You should be exporting your Edit Master as a WAV (Microsoft) 16-bit file and only then make the MP3 for submission.

Is any of this a surprise? Note there are no severe hack and burn tools, clippers, hard limiters, or compressors. ACX Mastering was designed to sound exactly like you, except passing.

Koz

Please note that Mastering is a “suite.” A harmonious grouping. It’s designed to work from an original reading. Don’t add any tools in the middle or leave any out.

The tools not only work effectively, but they clean up after each other. For example, the first tool, Filter Curve gets rid of sub-sonic home microphone errors, rumble, and thunder which can throw off the other tools. It was designed after Broadcast and Hollywood tools which do the same thing.

Koz

SOLUTION:*

I still have to play with the mix – but instead of “Riding the Edge” of the (Peak/RMS) limits, I shoot for more “headroom” --shoot for the -19/-20 dB RMS and instead of a tight -3.01 dB peak, I’ll go -3.1 to -3.5 (a little more headroom for music/sfx projects).

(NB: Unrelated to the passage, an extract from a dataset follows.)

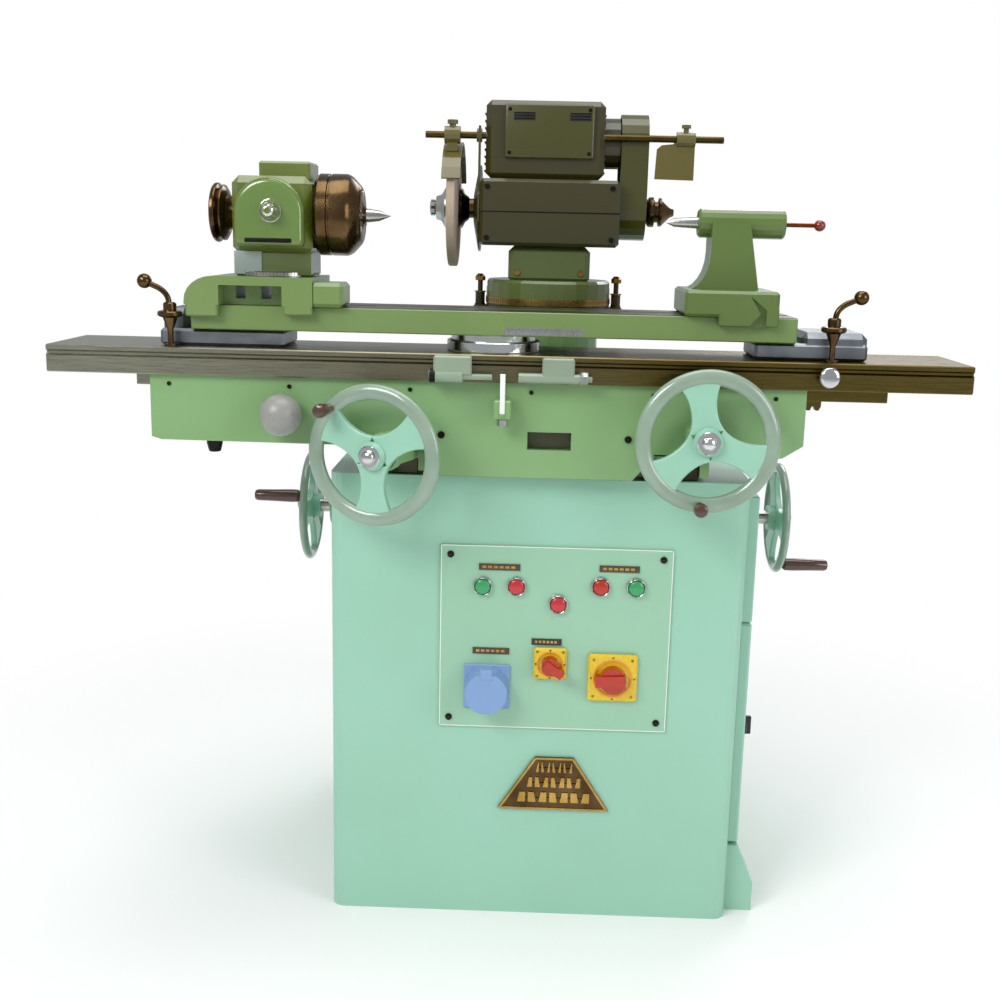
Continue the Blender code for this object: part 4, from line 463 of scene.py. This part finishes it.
RIM = enamel("enamel_grey_green_rim_worn", "#8DA390", "#7C8F7C", 0.2, 0.7, 60)
CROSS_AT = Vector(mm((-228, -352, 721)))
TILT = Matrix.Translation(CROSS_AT) @ SWING @ Matrix.Translation(-CROSS_AT)
FRONT_RADIUS, FRONT_RIM, SIDE_RADIUS, SIDE_RIM = 98 * MM, 11 * MM, 90 * MM, 9 * MM
TRAVERSE_AT = Vector(mm((223, -352, 752)))
LEFT_AT, RIGHT_AT = Vector(mm((-376, 0, 573))), Vector(mm((392, 0, 573)))
WHEELS = (("cross_handwheel", "cross_wheel", CROSS_AT, "y", 1, FRONT_RADIUS, radians(30), FRONT_RIM, TILT),
          ("traverse_handwheel", "traverse_wheel", TRAVERSE_AT, "y", 1, FRONT_RADIUS, radians(100),
           FRONT_RIM), ("side_handwheel_left", "cross_shaft", LEFT_AT, "x", -1, SIDE_RADIUS, pi / 6,
                        SIDE_RIM), ("side_handwheel_right", "cross_shaft", RIGHT_AT, "x", 1, SIDE_RADIUS,
                                    pi / 6, SIDE_RIM))
for spec in WHEELS:
    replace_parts(wheel(*spec), spec[0])

# shafts of the two front handwheels, seen behind them
turned("traverse_shaft", "y", mm((223, -350, 752)), mm([(0, 0), (0, 11), (55, 11), (55, 0)]), STEEL,
       "traverse_wheel", 48)
turned("cross_stub", "y", mm((-228, -350, 721)), mm([(0, 0), (0, 11), (50, 11), (50, 0)]), STEEL,
       "cross_wheel", 48, turn=TILT)


def crank(name, node, body, at, length, turned_by=None):
    """Waisted crank grip on its bright pin, standing off the rim towards the operator."""
    shape = [(0, 0), (0, 5 * MM), (1.5 * MM, 8 * MM), (5 * MM, 9.6 * MM), (12 * MM, 9.8 * MM),
             (24 * MM, 8.2 * MM), (length - 5 * MM, 7 * MM), (length - 1 * MM, 6.4 * MM),
             (length, 5.5 * MM), (length, 0)]
    grip = turned(name, "y", (at[0], at[1] - length, at[2]), shape, GRIP, body, 48, turn=turned_by)
    turned(name + "_pin", "y", (at[0], at[1] - 1 * MM, at[2]), mm([(0, 0), (0, 4), (4, 4), (4, 0)]),
           CHROME, body, 32, turn=turned_by)
    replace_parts(grip, node)


GRIP_LENGTH = 38 * MM
crank("traverse_crank", "traverse_grip", "traverse_grip", mm((213.9, -359.4, 665.5)), GRIP_LENGTH)
CRANK_RADIUS, CRANK_ANGLE = 87 * MM, radians(135)
crank("cross_crank", "cross_grip", "cross_grip", (CROSS_AT.x + CRANK_RADIUS * cos(CRANK_ANGLE),
                                                  CROSS_AT.y - 7.4 * MM,
                                                  CROSS_AT.z + CRANK_RADIUS * sin(CRANK_ANGLE)),
      GRIP_LENGTH, TILT)
for side, x, y, z in ((-1, -382.2, -75, 603), (1, 398.2, -45, 506)):
    shape = mm([(0, 0), (0, 8), (3, 10), (14, 10.3), (40, 9.4), (66, 9), (70, 7.5), (71, 6), (71, 0)])
    if side < 0:
        shape = [(-along, r) for along, r in shape]
    name = "right" if side > 0 else "left"
    grip = turned("side_crank_" + name, "x", (x * MM, y * MM, z * MM), shape, GRIP, "side_grip_" + name, 48)
    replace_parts(grip, "side_grip_" + name)

# ---------------------------------------------------------------- table lock, dogs and levers
BALL_RADIUS = 29 * MM
shape = [(BALL_RADIUS - BALL_RADIUS * cos(pi * i / 24), BALL_RADIUS * sin(pi * i / 24)) for i in range(22)]
knob = turned("lock_ball", "y", mm((-359, -358, 770)), shape + mm([(55, 10), (57, 9), (60, 0)]), BALL,
              "table_lock", 96)
turned("lock_stem", "y", mm((-359, -304, 770)), mm([(0, 0), (0, 7), (8, 7), (8, 0)]), STEEL, "table_lock",
       32)
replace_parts(knob, "table_lock_knob")
knob = turned("index_knob", "y", mm((386, -328, 839.4)), mm([(0, 0), (0, 9), (1.2, 12), (2.4, 13.4),
                                                             (4, 14), (8, 14), (9.5, 12.5), (12, 7.5),
                                                             (17, 7), (17, 5), (24, 5), (24, 0)]), CHROME,
              "index_plunger", 64)
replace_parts(knob, "index_plunger")
for name, x, side in (("left", -516, -1), ("right", 392, 1)):
    at = Vector((x * MM, -299 * MM, 857.8 * MM))
    shape = mm([(0, 0), (0, 9), (3, 9), (3, 4), (22, 4), (39, 10), (41, 15.5), (42.5, 17), (46.5, 17),
                (48, 15.5), (49.5, 9), (58, 9), (60, 7), (60, 0)])
    stud = turned("clamp_stud_" + name, "z", at, shape, BRONZE, "clamp_lever_" + name, 64)
    foot = at + Vector(mm((0, 0, 54)))
    tip = foot + Vector((side * 34 * MM, 0, 34 * MM))
    tube("clamp_arm_" + name, [foot, foot + Vector((side * 5 * MM, 0, 17 * MM)), tip], 4 * MM, BRONZE,
         "clamp_lever_" + name)
    ball("clamp_ball_" + name, tip, 10 * MM, BRONZE, "clamp_lever_" + name)
    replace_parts(stud, "clamp_lever_" + name)
turned("stop_barrel_left", "x", mm((-156.4, -322.5, 828.4)), mm([(0, 0), (0, 7.6), (1.4, 9), (9, 9),
    (9, 0)]), BLACKENED, "table", 48)
turned("stop_nut_right", "x", mm((50, -322.5, 828.4)), mm([(0, 0), (0, 8.6), (1, 9.3), (9.4, 9.3),
                                                           (10.6, 8.6), (10.6, 0)]), STEEL, "table", 6)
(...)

The other is I run the ACX Check ALL THE TIME! after recording, I get the track into the sweet spot before I edit (I keep a “master” track untouched, just in case. This has saved my posterior on multiple occasions).

I also run the check before exporting/conversion to mp3. THEN, after export, I re-import (drag and drop) the mp3 file back into the master aup3 file and run the ACX Check one last time. The results are pretty spot-on what ACX says the results are --the same 80%, and only .1 to .2 off the rest. Its a lot faster than uploading the file to the ACX Playground and waiting… oh the waiting!

I’ll go -3.1 to -3.5 (a little more headroom for music/sfx projects).

Pretty much why the limiter in the Audiobook Mastering Suite is set for -3.5dB.

Its a lot faster than uploading the file to the ACX Playground and waiting… oh the waiting!

ACX Audiolab and ACX Check give very similar readings—we’re both working from the same technical standards, but Audiolab doesn’t check noise. So if you’re heading for an audiobook submission, you’re going to need that.

Home Readers never pass noise. You can get to Peak and RMS with conventional tools, but Noise is the college course.